What if the reason your site isn’t ranking has nothing to do with your keywords, and everything to do with something as mundane as server RAM?

Google Reveals the Technical Backbone Behind Crawling and Indexing

Google published new documentation on April 1st explaining how Googlebot actually crawls, fetches, and processes content. Alongside episode 105 of their Search Off the Record podcast, the search giant outlined the technical limitations and byte processing rules that determine which pages make it into the index. This isn’t fluffy content about ‘creating great content.’ This is the infrastructure level.

The timing matters. John Mueller’s comments on Bluesky the same day make it crystal clear: site owners need to focus on caching and server capacity. He specifically called out sites running on what amounts to 128kb of RAM, essentially telling webmasters that no amount of content optimization will save you if your technical foundation is garbage. When Google’s own representatives start pointing at hosting as the bottleneck, that should tell you something about where the real ranking battles are being fought in 2026.

What This Really Means for How to Rank on Google First Page

Most SEO advice focuses on what you write. Google is now explicitly telling us that how fast your server delivers that content matters just as much. We have watched hundreds of small businesses pour money into content creation while their site sits on a $5/month shared hosting plan. That equation never worked, and Google is finally being direct about it.

The crawl budget concept isn’t new, but Google’s willingness to publicly discuss byte limits and processing constraints tells us they are tired of sites blaming the algorithm when the real problem is technical infrastructure. Our take: if you are serious about ranking in 2026, your hosting and caching setup deserves as much attention as your keyword strategy. The sites that understand this will have a massive advantage over competitors still optimizing title tags while their Time to First Byte hovers around 3 seconds.

The Ask Maps Rollout Changes Local Search Dynamics

Google also announced that Ask Maps is now fully available across the US and India. This conversational search feature lets users ask natural language questions directly in Google Maps. Joy Hawkins pointed out on X that Google is testing review count filters in the Maps app, which means your total review volume compared to competitors could become a critical ranking factor.

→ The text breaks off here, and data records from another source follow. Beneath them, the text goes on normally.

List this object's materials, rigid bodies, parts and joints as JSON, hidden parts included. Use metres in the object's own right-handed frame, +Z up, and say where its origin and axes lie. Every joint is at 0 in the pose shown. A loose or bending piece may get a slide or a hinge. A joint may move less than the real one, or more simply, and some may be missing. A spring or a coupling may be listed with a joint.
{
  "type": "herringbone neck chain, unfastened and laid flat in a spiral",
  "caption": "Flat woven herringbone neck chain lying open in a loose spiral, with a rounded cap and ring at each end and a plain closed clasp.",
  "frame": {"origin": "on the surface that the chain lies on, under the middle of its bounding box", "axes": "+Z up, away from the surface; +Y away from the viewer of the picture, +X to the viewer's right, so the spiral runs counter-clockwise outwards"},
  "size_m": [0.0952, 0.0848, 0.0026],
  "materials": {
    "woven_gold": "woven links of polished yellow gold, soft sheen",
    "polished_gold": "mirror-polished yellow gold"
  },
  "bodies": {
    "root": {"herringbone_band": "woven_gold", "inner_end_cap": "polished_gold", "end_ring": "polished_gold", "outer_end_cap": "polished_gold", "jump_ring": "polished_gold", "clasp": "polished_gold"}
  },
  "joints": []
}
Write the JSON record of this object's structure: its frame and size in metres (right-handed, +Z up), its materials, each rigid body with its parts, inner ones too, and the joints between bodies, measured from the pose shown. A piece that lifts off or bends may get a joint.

Think about that for a second. We are moving from a world where review quality mattered most to one where review quantity might be the filter that determines whether you even show up in results. A business with 500 three-star reviews could potentially outrank a competitor with 50 five-star reviews, depending on how these filters get implemented. That is a fundamental shift in local SEO services strategy, and most businesses aren’t prepared for it.

How to Rank on Google First Page: The 2026 Technical Checklist

Based on Google’s latest guidance and the patterns we are seeing, here is what actually moves the needle:

  1. Audit your hosting infrastructure first. Run a speed test. If your Time to First Byte exceeds 600ms, you have a hosting problem, not a content problem. Upgrade your server or switch providers before you write another blog post.
  2. Implement aggressive caching. Google’s team specifically mentioned caching in their recent comments. Use server-level caching, CDN caching, and browser caching. This isn’t optional anymore.
  3. Focus on crawl efficiency. Check your server logs to see what Googlebot is actually requesting. If it is wasting crawl budget on junk URLs or infinite pagination loops, fix that before worrying about meta descriptions.
  4. Build review volume systematically. If the Maps filter tests go wide, review count becomes a threshold metric. Create a process to request reviews from every customer, not just the happy ones who volunteer.
  5. Monitor Core Web Vitals obsessively. These aren’t just suggestions. They are requirements. A site that loads in 1.5 seconds will beat identical content that loads in 4 seconds, every time.

The Local Angle

For businesses operating in competitive markets like Los Angeles or Glendale, these technical factors matter even more. When you are competing against hundreds of similar businesses for the same local search terms, small technical advantages compound quickly. A restaurant in Glendale with fast hosting and 300 reviews will dominate a competitor with better food but slow load times and 80 reviews.

We have seen this play out repeatedly with our own clients. The businesses willing to invest in proper website development infrastructure alongside their content strategy consistently outperform competitors who treat hosting as an afterthought. The gap is widening, not narrowing.

Why Most Agencies Still Get This Wrong

The SEO industry loves talking about content, keywords, and backlinks because those are easy to sell and easy to show progress on. Nobody wants to tell a client that their core problem is a $8/month hosting plan, because that conversation generates a $20 hosting upgrade instead of a $2,000 monthly retainer.

But Google doesn’t care about what’s easy to sell. They care about what’s easy to crawl, index, and serve to users. The sites that win in 2026 will be the ones that align their infrastructure with what Google actually needs, not what sounds good in a sales pitch. When John Mueller is publicly telling site owners to upgrade their servers or switch hosts, that is about as direct as Google ever gets about what matters.

The question isn’t whether technical infrastructure affects rankings anymore. Google told us it does. The question is whether you are willing to fix it before your competitors do.